• _YOUR TASK_: Copy all of the records below verbatim.

+===+

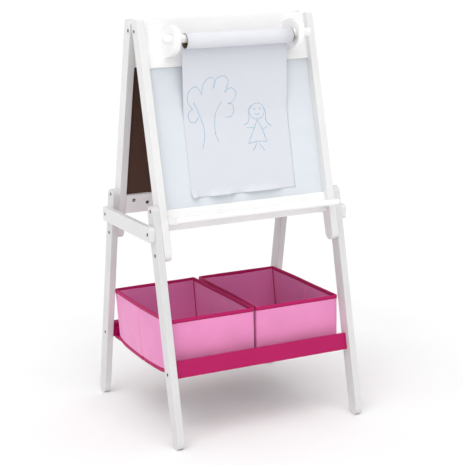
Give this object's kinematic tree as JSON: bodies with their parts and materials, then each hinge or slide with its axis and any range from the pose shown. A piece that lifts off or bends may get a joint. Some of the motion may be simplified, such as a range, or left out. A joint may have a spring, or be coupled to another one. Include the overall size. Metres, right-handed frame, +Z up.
{
  "type": "children's easel",
  "caption": "Double-sided wooden A-frame easel for a child, with whiteboard, chalkboard, trays, paper roll holder and soft storage bins below.",
  "frame": {"origin": "on the floor at the middle of the easel's footprint", "axes": "+Z up; -Y towards a child at the whiteboard, +Y towards a child at the chalkboard; +X to the right seen from the whiteboard side"},
  "size_m": [0.642, 0.6026, 1.1932],
  "materials": {
    "white_wood": "satin white paint",
    "magenta_wood": "satin magenta paint",
    "whiteboard": "gloss white dry-erase face on brown hardboard",
    "chalkboard": "matte black chalk face on brown hardboard",
    "core_card": "brown wound card",
    "drawing_paper": "matte white paper",
    "bin_fabric": "non-woven pink fabric",
    "bin_binding": "magenta binding tape",
    "bin_card": "fabric-covered board",
    "bolt_metal": "dark nickel",
    "insert_brass": "plain brass",
    "screw_steel": "dark zinc plated"
  },
  "bodies": {
    "easel_frame": {"bottom_rail_bolts": "bolt_metal", "bottom_rail_nuts": "screw_steel", "brace_bolts": "bolt_metal", "bracket_screws": "screw_steel", "chalkboard_panel": "chalkboard", "front_bin_ledge": "magenta_wood", "front_bottom_rail": "white_wood", "front_leg_left": "white_wood", "front_leg_right": "white_wood", "front_lower_rail": "magenta_wood", "front_post_left": "white_wood", "front_post_right": "white_wood", "front_top_rail": "white_wood", "front_tray": "white_wood", "ledge_screws": "screw_steel", "leg_bolts": "bolt_metal", "leg_inserts": "insert_brass", "lower_rail_bolts": "bolt_metal", "lower_rail_nuts": "screw_steel", "paper_bracket_left": "white_wood", "paper_bracket_right": "white_wood", "paper_sheet": "drawing_paper", "post_inserts": "insert_brass", "rear_bin_ledge": "magenta_wood", "rear_bottom_rail": "white_wood", "rear_leg_left": "white_wood", "rear_leg_right": "white_wood", "rear_lower_rail": "magenta_wood", "rear_post_left": "white_wood", "rear_post_right": "white_wood", "rear_top_rail": "white_wood", "rear_tray": "white_wood", "side_brace_left": "white_wood", "side_brace_right": "white_wood", "top_rail_bolts": "bolt_metal", "top_rail_nuts": "screw_steel", "tray_screws": "screw_steel", "whiteboard_panel": "whiteboard"},
    "paper_dowel": {"paper_dowel": "white_wood"},
    "paper_roll": {"roll_core": "core_card", "paper_roll": "drawing_paper"},
    "left_bin": {"bin_left": "bin_fabric", "bin_base_left": "bin_card"},
    "right_bin": {"bin_right": "bin_fabric", "bin_base_right": "bin_card"}
  },
  "joints": [
    {"name": "dowel_draw", "type": "slide", "parent": "easel_frame", "child": "paper_dowel", "axis": [-1, 0, 0], "range_m": [0, 0.45]},
    {"name": "roll_spin", "type": "hinge", "parent": "easel_frame", "child": "paper_roll", "pos_m": [0, -0.104, 1.134], "axis": [1, 0, 0], "continuous": true},
    {"name": "left_bin_lift", "type": "slide", "parent": "easel_frame", "child": "left_bin", "axis": [0, 0, 1], "range_m": [0, 0.12]},
    {"name": "right_bin_lift", "type": "slide", "parent": "easel_frame", "child": "right_bin", "axis": [0, 0, 1], "range_m": [0, 0.12]}
  ]
}
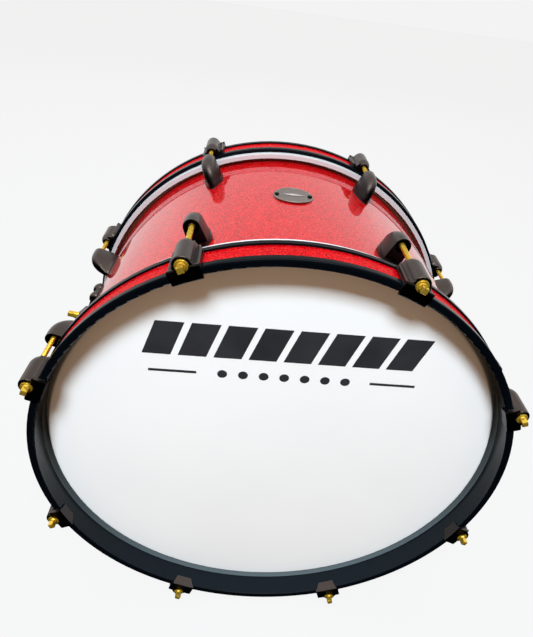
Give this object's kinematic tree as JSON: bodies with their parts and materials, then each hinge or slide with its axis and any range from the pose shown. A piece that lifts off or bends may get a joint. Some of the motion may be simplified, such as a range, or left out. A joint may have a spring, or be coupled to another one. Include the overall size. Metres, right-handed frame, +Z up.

+===+

• _WRITTEN SOLUTION_:
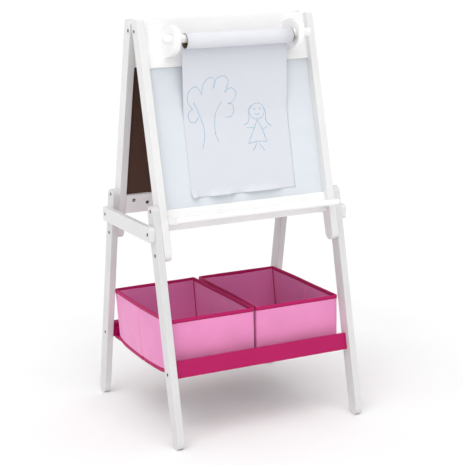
Give this object's kinematic tree as JSON: bodies with their parts and materials, then each hinge or slide with its axis and any range from the pose shown. A piece that lifts off or bends may get a joint. Some of the motion may be simplified, such as a range, or left out. A joint may have a spring, or be coupled to another one. Include the overall size. Metres, right-handed frame, +Z up.
{
  "type": "children's easel",
  "caption": "Double-sided wooden A-frame easel for a child, with whiteboard, chalkboard, trays, paper roll holder and soft storage bins below.",
  "frame": {"origin": "on the floor at the middle of the easel's footprint", "axes": "+Z up; -Y towards a child at the whiteboard, +Y towards a child at the chalkboard; +X to the right seen from the whiteboard side"},
  "size_m": [0.642, 0.6026, 1.1932],
  "materials": {
    "white_wood": "satin white paint",
    "magenta_wood": "satin magenta paint",
    "whiteboard": "gloss white dry-erase face on brown hardboard",
    "chalkboard": "matte black chalk face on brown hardboard",
    "core_card": "brown wound card",
    "drawing_paper": "matte white paper",
    "bin_fabric": "non-woven pink fabric",
    "bin_binding": "magenta binding tape",
    "bin_card": "fabric-covered board",
    "bolt_metal": "dark nickel",
    "insert_brass": "plain brass",
    "screw_steel": "dark zinc plated"
  },
  "bodies": {
    "easel_frame": {"bottom_rail_bolts": "bolt_metal", "bottom_rail_nuts": "screw_steel", "brace_bolts": "bolt_metal", "bracket_screws": "screw_steel", "chalkboard_panel": "chalkboard", "front_bin_ledge": "magenta_wood", "front_bottom_rail": "white_wood", "front_leg_left": "white_wood", "front_leg_right": "white_wood", "front_lower_rail": "magenta_wood", "front_post_left": "white_wood", "front_post_right": "white_wood", "front_top_rail": "white_wood", "front_tray": "white_wood", "ledge_screws": "screw_steel", "leg_bolts": "bolt_metal", "leg_inserts": "insert_brass", "lower_rail_bolts": "bolt_metal", "lower_rail_nuts": "screw_steel", "paper_bracket_left": "white_wood", "paper_bracket_right": "white_wood", "paper_sheet": "drawing_paper", "post_inserts": "insert_brass", "rear_bin_ledge": "magenta_wood", "rear_bottom_rail": "white_wood", "rear_leg_left": "white_wood", "rear_leg_right": "white_wood", "rear_lower_rail": "magenta_wood", "rear_post_left": "white_wood", "rear_post_right": "white_wood", "rear_top_rail": "white_wood", "rear_tray": "white_wood", "side_brace_left": "white_wood", "side_brace_right": "white_wood", "top_rail_bolts": "bolt_metal", "top_rail_nuts": "screw_steel", "tray_screws": "screw_steel", "whiteboard_panel": "whiteboard"},
    "paper_dowel": {"paper_dowel": "white_wood"},
    "paper_roll": {"roll_core": "core_card", "paper_roll": "drawing_paper"},
    "left_bin": {"bin_left": "bin_fabric", "bin_base_left": "bin_card"},
    "right_bin": {"bin_right": "bin_fabric", "bin_base_right": "bin_card"}
  },
  "joints": [
    {"name": "dowel_draw", "type": "slide", "parent": "easel_frame", "child": "paper_dowel", "axis": [-1, 0, 0], "range_m": [0, 0.45]},
    {"name": "roll_spin", "type": "hinge", "parent": "easel_frame", "child": "paper_roll", "pos_m": [0, -0.104, 1.134], "axis": [1, 0, 0], "continuous": true},
    {"name": "left_bin_lift", "type": "slide", "parent": "easel_frame", "child": "left_bin", "axis": [0, 0, 1], "range_m": [0, 0.12]},
    {"name": "right_bin_lift", "type": "slide", "parent": "easel_frame", "child": "right_bin", "axis": [0, 0, 1], "range_m": [0, 0.12]}
  ]
}
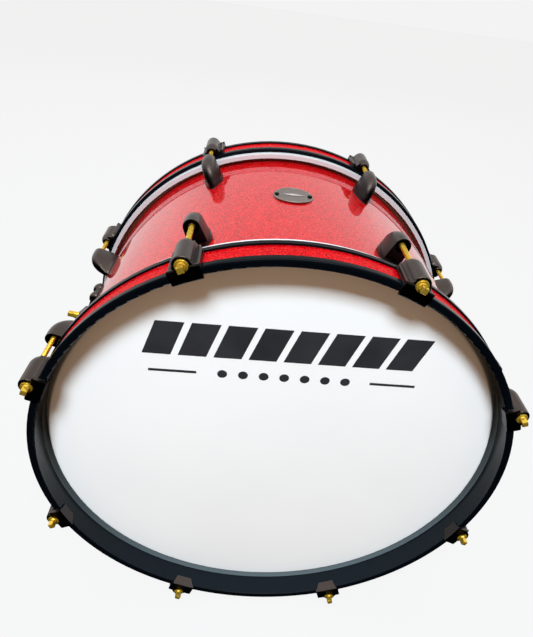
Give this object's kinematic tree as JSON: bodies with their parts and materials, then each hinge or slide with its axis and any range from the pose shown. A piece that lifts off or bends may get a joint. Some of the motion may be simplified, such as a range, or left out. A joint may have a spring, or be coupled to another one. Include the overall size. Metres, right-handed frame, +Z up.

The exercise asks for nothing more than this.